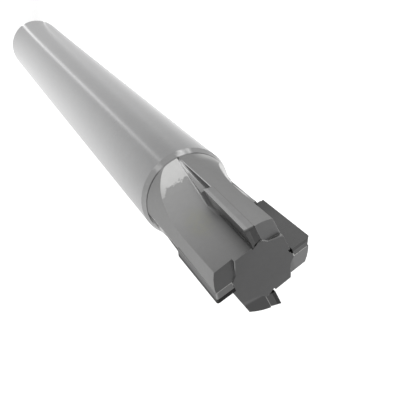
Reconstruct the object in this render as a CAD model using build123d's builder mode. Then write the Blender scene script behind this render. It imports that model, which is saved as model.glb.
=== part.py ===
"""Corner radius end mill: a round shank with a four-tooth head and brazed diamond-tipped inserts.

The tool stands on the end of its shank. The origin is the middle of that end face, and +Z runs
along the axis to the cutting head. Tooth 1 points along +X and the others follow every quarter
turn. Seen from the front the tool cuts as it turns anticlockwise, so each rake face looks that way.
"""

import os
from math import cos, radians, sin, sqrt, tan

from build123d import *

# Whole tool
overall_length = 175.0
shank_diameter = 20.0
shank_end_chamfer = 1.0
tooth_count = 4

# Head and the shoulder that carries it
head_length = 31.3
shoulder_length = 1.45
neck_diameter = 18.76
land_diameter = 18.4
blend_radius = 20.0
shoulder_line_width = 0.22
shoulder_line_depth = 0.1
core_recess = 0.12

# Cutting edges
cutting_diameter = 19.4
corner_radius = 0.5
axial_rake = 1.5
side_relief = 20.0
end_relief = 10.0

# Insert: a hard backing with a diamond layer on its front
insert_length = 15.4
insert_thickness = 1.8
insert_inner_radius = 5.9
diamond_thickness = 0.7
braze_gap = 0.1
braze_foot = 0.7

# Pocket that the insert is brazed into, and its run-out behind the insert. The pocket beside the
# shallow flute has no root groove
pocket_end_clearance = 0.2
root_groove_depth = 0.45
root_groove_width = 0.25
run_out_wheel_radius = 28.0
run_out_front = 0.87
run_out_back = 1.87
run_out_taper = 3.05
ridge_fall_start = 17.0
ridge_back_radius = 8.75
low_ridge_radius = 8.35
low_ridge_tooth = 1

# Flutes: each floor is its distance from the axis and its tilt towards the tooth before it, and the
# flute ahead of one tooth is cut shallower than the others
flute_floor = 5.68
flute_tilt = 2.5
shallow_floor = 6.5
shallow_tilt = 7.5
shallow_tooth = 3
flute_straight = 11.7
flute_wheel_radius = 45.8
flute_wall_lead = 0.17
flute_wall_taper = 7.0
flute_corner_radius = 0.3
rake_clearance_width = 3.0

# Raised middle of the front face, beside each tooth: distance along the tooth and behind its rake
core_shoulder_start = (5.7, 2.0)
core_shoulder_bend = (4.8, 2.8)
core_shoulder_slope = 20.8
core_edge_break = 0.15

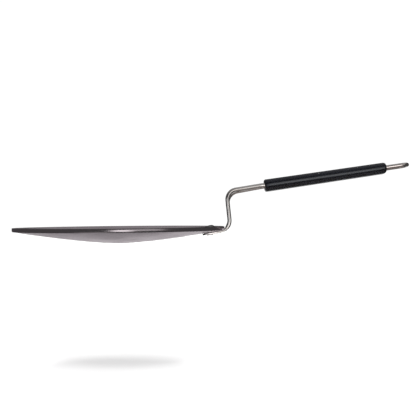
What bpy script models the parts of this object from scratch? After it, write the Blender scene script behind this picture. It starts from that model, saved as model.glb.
______
» Work instructions: Reproduce the entire listing word for word.

» Response to this exercise:
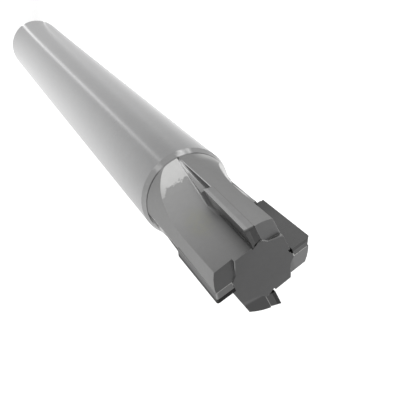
Reconstruct the object in this render as a CAD model using build123d's builder mode. Then write the Blender scene script behind this render. It imports that model, which is saved as model.glb.
=== part.py ===
"""Corner radius end mill: a round shank with a four-tooth head and brazed diamond-tipped inserts.

The tool stands on the end of its shank. The origin is the middle of that end face, and +Z runs
along the axis to the cutting head. Tooth 1 points along +X and the others follow every quarter
turn. Seen from the front the tool cuts as it turns anticlockwise, so each rake face looks that way.
"""

import os
from math import cos, radians, sin, sqrt, tan

from build123d import *

# Whole tool
overall_length = 175.0
shank_diameter = 20.0
shank_end_chamfer = 1.0
tooth_count = 4

# Head and the shoulder that carries it
head_length = 31.3
shoulder_length = 1.45
neck_diameter = 18.76
land_diameter = 18.4
blend_radius = 20.0
shoulder_line_width = 0.22
shoulder_line_depth = 0.1
core_recess = 0.12

# Cutting edges
cutting_diameter = 19.4
corner_radius = 0.5
axial_rake = 1.5
side_relief = 20.0
end_relief = 10.0

# Insert: a hard backing with a diamond layer on its front
insert_length = 15.4
insert_thickness = 1.8
insert_inner_radius = 5.9
diamond_thickness = 0.7
braze_gap = 0.1
braze_foot = 0.7

# Pocket that the insert is brazed into, and its run-out behind the insert. The pocket beside the
# shallow flute has no root groove
pocket_end_clearance = 0.2
root_groove_depth = 0.45
root_groove_width = 0.25
run_out_wheel_radius = 28.0
run_out_front = 0.87
run_out_back = 1.87
run_out_taper = 3.05
ridge_fall_start = 17.0
ridge_back_radius = 8.75
low_ridge_radius = 8.35
low_ridge_tooth = 1

# Flutes: each floor is its distance from the axis and its tilt towards the tooth before it, and the
# flute ahead of one tooth is cut shallower than the others
flute_floor = 5.68
flute_tilt = 2.5
shallow_floor = 6.5
shallow_tilt = 7.5
shallow_tooth = 3
flute_straight = 11.7
flute_wheel_radius = 45.8
flute_wall_lead = 0.17
flute_wall_taper = 7.0
flute_corner_radius = 0.3
rake_clearance_width = 3.0

# Raised middle of the front face, beside each tooth: distance along the tooth and behind its rake
core_shoulder_start = (5.7, 2.0)
core_shoulder_bend = (4.8, 2.8)
core_shoulder_slope = 20.8
core_edge_break = 0.15

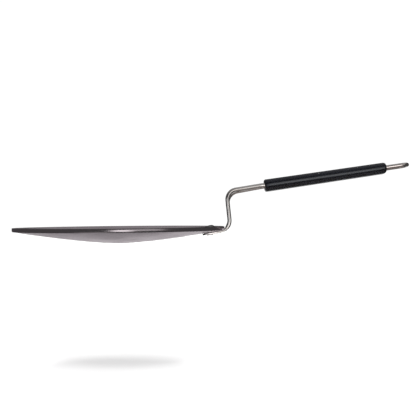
What bpy script models the parts of this object from scratch? After it, write the Blender scene script behind this picture. It starts from that model, saved as model.glb.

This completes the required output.